Monday, August 15th, 2011 | tags: , ,  |

Rummaging around in the history of Reading town one theme keeps cropping-up, Friendly societies, Societies of Friends (Quakers), and their contribution to the quality of life of local citizens. Here’ s an example from the History of Unison website:

By the 1630’s weavers, many of them refugees from Catholic France, were leaving London in search of work and coming to Reading.

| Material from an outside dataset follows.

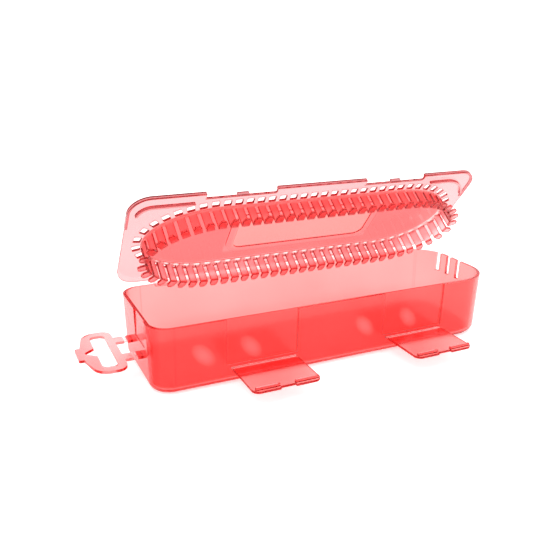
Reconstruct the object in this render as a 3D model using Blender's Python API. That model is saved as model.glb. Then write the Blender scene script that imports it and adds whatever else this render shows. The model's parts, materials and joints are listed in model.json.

This was part of the early system of organised labour based on the principle of the search for work being sustained by fellow craftsmen who gradually organised themselves into ‘Friendly Societies.’ In 1841 the Friendly Society of Iron Moulders, with twenty-two members in Reading, gave assistance to 275 ‘tramps,’ (see note 1.) By 1847 these twenty-two men had, themselves, been forced to go in search of work but their branch, kept in being by the landlord of their public house, enabled 1038 members of the union to be given relief as they ‘trampled through the town.’….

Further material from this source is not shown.